These optimistic figures, issued in the early evening on Wednesday the 30th strengthened what Mark Zuckerberg had been saying for some time, that the site is being driven by continued user growth and with it some of the world leading advertising agencies realizing that mobile advertising is here to stay and investing a major part of the advertising budget for some of the World’s leading companies on the site. Add to that a tremendously healthy cash flow and solid cash balances and the pictures looking bright for Facebook.
Interviewed after the results were released Facebook CEO Mark Zuckerberg enthused that the strong results we achieved this quarter show that we’re prepared for the next phase of our company. “Now we can continue with our efforts to bring the next five billion people online and into the knowledge economy.” Zuckerberg summed up.

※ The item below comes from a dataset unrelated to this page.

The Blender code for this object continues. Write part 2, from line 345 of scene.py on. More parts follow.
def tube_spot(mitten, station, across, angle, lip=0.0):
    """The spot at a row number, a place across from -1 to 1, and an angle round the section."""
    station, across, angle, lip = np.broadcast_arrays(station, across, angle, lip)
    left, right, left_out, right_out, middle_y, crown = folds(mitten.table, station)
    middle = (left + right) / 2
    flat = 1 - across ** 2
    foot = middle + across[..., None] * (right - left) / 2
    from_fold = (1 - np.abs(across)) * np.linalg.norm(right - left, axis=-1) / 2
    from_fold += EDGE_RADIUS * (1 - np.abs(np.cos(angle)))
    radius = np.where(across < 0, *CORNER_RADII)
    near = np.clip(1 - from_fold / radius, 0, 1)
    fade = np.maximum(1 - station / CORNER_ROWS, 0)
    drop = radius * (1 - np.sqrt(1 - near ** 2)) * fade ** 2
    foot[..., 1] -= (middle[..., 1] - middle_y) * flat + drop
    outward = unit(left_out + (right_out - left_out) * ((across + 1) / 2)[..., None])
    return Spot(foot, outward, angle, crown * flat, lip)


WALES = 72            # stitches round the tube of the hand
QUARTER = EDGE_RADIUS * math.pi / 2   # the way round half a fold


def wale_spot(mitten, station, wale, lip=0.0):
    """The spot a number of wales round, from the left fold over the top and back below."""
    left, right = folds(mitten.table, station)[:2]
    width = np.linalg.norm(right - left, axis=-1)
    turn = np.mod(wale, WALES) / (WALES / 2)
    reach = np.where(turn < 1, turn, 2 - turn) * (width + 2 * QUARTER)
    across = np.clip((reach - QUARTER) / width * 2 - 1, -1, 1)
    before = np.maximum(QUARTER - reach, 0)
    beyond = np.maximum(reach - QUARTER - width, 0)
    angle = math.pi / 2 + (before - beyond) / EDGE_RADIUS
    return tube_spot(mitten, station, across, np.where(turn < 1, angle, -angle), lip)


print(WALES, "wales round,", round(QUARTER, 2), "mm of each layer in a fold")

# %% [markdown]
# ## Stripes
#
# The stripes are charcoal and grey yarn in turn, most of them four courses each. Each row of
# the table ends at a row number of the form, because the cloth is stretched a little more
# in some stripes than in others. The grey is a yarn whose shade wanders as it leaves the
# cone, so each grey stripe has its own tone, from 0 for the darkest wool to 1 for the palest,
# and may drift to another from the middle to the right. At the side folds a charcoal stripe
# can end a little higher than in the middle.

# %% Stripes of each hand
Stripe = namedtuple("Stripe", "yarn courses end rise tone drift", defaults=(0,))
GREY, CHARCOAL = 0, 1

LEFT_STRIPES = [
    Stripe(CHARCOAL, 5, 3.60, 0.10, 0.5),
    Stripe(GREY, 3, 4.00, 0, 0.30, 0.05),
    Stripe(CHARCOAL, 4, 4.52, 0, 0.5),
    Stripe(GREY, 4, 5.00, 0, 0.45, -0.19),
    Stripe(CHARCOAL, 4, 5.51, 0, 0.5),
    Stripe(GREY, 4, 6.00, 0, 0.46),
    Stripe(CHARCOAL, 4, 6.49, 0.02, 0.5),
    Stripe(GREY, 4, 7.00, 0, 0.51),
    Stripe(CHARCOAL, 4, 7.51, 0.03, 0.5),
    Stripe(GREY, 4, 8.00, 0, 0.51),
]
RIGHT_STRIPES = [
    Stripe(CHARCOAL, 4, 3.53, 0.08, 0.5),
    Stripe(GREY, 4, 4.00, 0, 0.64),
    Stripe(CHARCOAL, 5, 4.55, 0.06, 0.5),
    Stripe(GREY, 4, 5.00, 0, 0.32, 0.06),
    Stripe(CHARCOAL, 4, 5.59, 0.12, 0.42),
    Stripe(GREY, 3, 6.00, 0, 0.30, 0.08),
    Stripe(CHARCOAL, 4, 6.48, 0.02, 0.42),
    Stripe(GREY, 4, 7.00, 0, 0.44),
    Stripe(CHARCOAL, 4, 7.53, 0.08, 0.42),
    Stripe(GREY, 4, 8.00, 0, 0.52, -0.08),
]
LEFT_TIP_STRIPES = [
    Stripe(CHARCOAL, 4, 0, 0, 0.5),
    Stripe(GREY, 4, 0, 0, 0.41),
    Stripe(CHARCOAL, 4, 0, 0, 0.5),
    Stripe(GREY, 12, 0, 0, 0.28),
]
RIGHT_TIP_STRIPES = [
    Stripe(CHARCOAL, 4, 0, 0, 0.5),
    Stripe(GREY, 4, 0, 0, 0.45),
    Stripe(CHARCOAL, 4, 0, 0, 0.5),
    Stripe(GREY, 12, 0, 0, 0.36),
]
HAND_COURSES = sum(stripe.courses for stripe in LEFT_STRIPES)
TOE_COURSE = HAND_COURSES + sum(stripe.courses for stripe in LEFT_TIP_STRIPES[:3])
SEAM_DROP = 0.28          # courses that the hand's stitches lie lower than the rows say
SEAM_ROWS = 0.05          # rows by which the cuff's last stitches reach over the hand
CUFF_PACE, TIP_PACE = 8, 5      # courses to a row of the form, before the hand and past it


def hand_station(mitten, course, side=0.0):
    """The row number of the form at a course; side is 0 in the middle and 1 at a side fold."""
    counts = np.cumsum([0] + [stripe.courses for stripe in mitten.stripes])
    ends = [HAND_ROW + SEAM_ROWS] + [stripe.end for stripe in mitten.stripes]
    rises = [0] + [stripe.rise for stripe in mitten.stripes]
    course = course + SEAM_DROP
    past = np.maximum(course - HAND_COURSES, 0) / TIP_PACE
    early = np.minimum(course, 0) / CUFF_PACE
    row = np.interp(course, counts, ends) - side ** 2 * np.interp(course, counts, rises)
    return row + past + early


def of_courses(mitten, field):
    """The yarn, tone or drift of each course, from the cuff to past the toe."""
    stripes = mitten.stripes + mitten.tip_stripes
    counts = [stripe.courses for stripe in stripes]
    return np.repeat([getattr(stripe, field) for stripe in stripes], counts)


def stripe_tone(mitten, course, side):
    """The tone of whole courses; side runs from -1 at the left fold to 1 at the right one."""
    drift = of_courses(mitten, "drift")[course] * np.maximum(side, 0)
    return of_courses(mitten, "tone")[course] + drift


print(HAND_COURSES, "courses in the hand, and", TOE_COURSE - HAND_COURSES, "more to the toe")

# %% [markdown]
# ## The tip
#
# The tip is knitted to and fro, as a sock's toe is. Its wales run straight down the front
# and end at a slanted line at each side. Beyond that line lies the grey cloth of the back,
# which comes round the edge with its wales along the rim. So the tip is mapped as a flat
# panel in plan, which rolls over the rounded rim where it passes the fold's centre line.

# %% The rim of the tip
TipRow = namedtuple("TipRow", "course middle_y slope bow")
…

The only possible cloud on the horizon being that company expenses rose by 45% from the same period a year ago to $1.28 billion, mostly due to acquisitions and expansion as well as a fairly innocent comment from Facebook’s finance chief David Ebersman, that the site had been recently witnessing a drop in the numbers of their teenage users.
Ebersman went on to point out that Facebook’s best analysis of youth engagement in the US reveals that usage among US teens overall was stable, although the company has witnessed a decrease in daily users specifically among younger teens. When further questioned, Ebersman explained that the trend was “questionable statistical significance” but he was obliged to share it as the company where often asked for details about the demographics of the typical Facebook user.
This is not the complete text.